Reproduce each line of the listing exactly.

(Information supplied)
>> START
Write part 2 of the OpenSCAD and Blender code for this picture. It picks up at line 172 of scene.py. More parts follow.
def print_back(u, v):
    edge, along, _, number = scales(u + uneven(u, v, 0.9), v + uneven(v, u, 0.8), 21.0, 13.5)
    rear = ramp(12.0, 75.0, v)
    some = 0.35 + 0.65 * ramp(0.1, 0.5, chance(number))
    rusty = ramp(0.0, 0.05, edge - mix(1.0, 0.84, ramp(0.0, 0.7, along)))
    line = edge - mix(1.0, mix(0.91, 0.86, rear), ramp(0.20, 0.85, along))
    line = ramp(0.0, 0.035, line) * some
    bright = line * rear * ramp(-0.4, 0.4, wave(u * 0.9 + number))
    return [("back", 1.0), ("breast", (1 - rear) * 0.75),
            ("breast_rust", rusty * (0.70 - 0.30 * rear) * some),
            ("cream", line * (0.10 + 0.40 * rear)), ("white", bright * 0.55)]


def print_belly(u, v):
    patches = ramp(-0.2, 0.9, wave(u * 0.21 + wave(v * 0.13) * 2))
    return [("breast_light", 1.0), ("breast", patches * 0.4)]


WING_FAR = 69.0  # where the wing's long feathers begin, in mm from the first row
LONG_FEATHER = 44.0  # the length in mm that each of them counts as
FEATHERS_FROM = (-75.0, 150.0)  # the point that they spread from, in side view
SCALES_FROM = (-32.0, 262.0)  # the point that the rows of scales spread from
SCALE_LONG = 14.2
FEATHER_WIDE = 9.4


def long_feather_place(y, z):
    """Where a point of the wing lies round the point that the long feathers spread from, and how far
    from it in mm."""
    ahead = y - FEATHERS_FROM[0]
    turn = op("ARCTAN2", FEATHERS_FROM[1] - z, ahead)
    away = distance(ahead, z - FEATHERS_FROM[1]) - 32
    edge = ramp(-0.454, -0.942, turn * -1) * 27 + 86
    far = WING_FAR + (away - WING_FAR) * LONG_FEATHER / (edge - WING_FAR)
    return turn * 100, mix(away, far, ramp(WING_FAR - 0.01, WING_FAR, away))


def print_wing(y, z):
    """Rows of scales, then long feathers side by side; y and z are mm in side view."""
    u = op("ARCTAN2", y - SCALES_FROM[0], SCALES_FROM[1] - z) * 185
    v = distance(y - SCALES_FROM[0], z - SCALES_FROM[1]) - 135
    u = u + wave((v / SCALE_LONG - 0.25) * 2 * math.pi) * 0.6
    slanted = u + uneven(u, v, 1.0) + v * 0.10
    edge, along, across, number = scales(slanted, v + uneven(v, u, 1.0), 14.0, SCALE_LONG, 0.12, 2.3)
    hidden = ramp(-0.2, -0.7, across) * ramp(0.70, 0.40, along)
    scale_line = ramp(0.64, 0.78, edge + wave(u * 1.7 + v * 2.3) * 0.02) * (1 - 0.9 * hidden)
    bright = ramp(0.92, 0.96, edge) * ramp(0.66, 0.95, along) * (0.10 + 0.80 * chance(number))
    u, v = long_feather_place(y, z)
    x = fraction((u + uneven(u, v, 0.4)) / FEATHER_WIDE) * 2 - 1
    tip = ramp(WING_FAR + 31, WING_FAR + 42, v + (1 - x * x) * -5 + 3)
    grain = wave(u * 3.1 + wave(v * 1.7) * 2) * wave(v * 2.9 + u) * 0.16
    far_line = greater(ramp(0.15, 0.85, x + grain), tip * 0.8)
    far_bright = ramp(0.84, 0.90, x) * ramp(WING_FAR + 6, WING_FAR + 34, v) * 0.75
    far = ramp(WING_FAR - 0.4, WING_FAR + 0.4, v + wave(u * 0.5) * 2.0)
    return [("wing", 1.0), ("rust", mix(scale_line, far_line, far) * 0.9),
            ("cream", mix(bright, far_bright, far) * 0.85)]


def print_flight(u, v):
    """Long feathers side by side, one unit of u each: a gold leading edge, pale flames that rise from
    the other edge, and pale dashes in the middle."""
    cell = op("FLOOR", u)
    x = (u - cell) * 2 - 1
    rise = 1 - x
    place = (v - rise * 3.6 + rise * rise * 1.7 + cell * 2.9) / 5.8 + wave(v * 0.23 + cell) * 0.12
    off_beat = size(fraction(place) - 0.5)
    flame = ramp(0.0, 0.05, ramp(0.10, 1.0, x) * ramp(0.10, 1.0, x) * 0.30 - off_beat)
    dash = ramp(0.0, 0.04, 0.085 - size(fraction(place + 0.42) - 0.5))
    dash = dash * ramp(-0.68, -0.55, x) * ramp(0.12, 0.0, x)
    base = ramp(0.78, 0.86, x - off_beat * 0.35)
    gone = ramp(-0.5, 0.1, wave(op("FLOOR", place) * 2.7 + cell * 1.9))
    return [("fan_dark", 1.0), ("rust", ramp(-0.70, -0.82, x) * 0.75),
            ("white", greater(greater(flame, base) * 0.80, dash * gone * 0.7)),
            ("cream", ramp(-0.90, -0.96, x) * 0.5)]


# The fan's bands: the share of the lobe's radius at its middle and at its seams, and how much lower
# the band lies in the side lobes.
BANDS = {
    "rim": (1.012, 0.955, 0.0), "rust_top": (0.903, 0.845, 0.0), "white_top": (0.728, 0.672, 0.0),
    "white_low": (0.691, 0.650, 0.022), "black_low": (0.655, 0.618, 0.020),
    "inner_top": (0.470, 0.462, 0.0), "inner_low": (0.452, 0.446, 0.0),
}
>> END
(Result)
Write part 2 of the OpenSCAD and Blender code for this picture. It picks up at line 172 of scene.py. More parts follow.
def print_back(u, v):
    edge, along, _, number = scales(u + uneven(u, v, 0.9), v + uneven(v, u, 0.8), 21.0, 13.5)
    rear = ramp(12.0, 75.0, v)
    some = 0.35 + 0.65 * ramp(0.1, 0.5, chance(number))
    rusty = ramp(0.0, 0.05, edge - mix(1.0, 0.84, ramp(0.0, 0.7, along)))
    line = edge - mix(1.0, mix(0.91, 0.86, rear), ramp(0.20, 0.85, along))
    line = ramp(0.0, 0.035, line) * some
    bright = line * rear * ramp(-0.4, 0.4, wave(u * 0.9 + number))
    return [("back", 1.0), ("breast", (1 - rear) * 0.75),
            ("breast_rust", rusty * (0.70 - 0.30 * rear) * some),
            ("cream", line * (0.10 + 0.40 * rear)), ("white", bright * 0.55)]


def print_belly(u, v):
    patches = ramp(-0.2, 0.9, wave(u * 0.21 + wave(v * 0.13) * 2))
    return [("breast_light", 1.0), ("breast", patches * 0.4)]


WING_FAR = 69.0  # where the wing's long feathers begin, in mm from the first row
LONG_FEATHER = 44.0  # the length in mm that each of them counts as
FEATHERS_FROM = (-75.0, 150.0)  # the point that they spread from, in side view
SCALES_FROM = (-32.0, 262.0)  # the point that the rows of scales spread from
SCALE_LONG = 14.2
FEATHER_WIDE = 9.4


def long_feather_place(y, z):
    """Where a point of the wing lies round the point that the long feathers spread from, and how far
    from it in mm."""
    ahead = y - FEATHERS_FROM[0]
    turn = op("ARCTAN2", FEATHERS_FROM[1] - z, ahead)
    away = distance(ahead, z - FEATHERS_FROM[1]) - 32
    edge = ramp(-0.454, -0.942, turn * -1) * 27 + 86
    far = WING_FAR + (away - WING_FAR) * LONG_FEATHER / (edge - WING_FAR)
    return turn * 100, mix(away, far, ramp(WING_FAR - 0.01, WING_FAR, away))


def print_wing(y, z):
    """Rows of scales, then long feathers side by side; y and z are mm in side view."""
    u = op("ARCTAN2", y - SCALES_FROM[0], SCALES_FROM[1] - z) * 185
    v = distance(y - SCALES_FROM[0], z - SCALES_FROM[1]) - 135
    u = u + wave((v / SCALE_LONG - 0.25) * 2 * math.pi) * 0.6
    slanted = u + uneven(u, v, 1.0) + v * 0.10
    edge, along, across, number = scales(slanted, v + uneven(v, u, 1.0), 14.0, SCALE_LONG, 0.12, 2.3)
    hidden = ramp(-0.2, -0.7, across) * ramp(0.70, 0.40, along)
    scale_line = ramp(0.64, 0.78, edge + wave(u * 1.7 + v * 2.3) * 0.02) * (1 - 0.9 * hidden)
    bright = ramp(0.92, 0.96, edge) * ramp(0.66, 0.95, along) * (0.10 + 0.80 * chance(number))
    u, v = long_feather_place(y, z)
    x = fraction((u + uneven(u, v, 0.4)) / FEATHER_WIDE) * 2 - 1
    tip = ramp(WING_FAR + 31, WING_FAR + 42, v + (1 - x * x) * -5 + 3)
    grain = wave(u * 3.1 + wave(v * 1.7) * 2) * wave(v * 2.9 + u) * 0.16
    far_line = greater(ramp(0.15, 0.85, x + grain), tip * 0.8)
    far_bright = ramp(0.84, 0.90, x) * ramp(WING_FAR + 6, WING_FAR + 34, v) * 0.75
    far = ramp(WING_FAR - 0.4, WING_FAR + 0.4, v + wave(u * 0.5) * 2.0)
    return [("wing", 1.0), ("rust", mix(scale_line, far_line, far) * 0.9),
            ("cream", mix(bright, far_bright, far) * 0.85)]


def print_flight(u, v):
    """Long feathers side by side, one unit of u each: a gold leading edge, pale flames that rise from
    the other edge, and pale dashes in the middle."""
    cell = op("FLOOR", u)
    x = (u - cell) * 2 - 1
    rise = 1 - x
    place = (v - rise * 3.6 + rise * rise * 1.7 + cell * 2.9) / 5.8 + wave(v * 0.23 + cell) * 0.12
    off_beat = size(fraction(place) - 0.5)
    flame = ramp(0.0, 0.05, ramp(0.10, 1.0, x) * ramp(0.10, 1.0, x) * 0.30 - off_beat)
    dash = ramp(0.0, 0.04, 0.085 - size(fraction(place + 0.42) - 0.5))
    dash = dash * ramp(-0.68, -0.55, x) * ramp(0.12, 0.0, x)
    base = ramp(0.78, 0.86, x - off_beat * 0.35)
    gone = ramp(-0.5, 0.1, wave(op("FLOOR", place) * 2.7 + cell * 1.9))
    return [("fan_dark", 1.0), ("rust", ramp(-0.70, -0.82, x) * 0.75),
            ("white", greater(greater(flame, base) * 0.80, dash * gone * 0.7)),
            ("cream", ramp(-0.90, -0.96, x) * 0.5)]


# The fan's bands: the share of the lobe's radius at its middle and at its seams, and how much lower
# the band lies in the side lobes.
BANDS = {
    "rim": (1.012, 0.955, 0.0), "rust_top": (0.903, 0.845, 0.0), "white_top": (0.728, 0.672, 0.0),
    "white_low": (0.691, 0.650, 0.022), "black_low": (0.655, 0.618, 0.020),
    "inner_top": (0.470, 0.462, 0.0), "inner_low": (0.452, 0.446, 0.0),
}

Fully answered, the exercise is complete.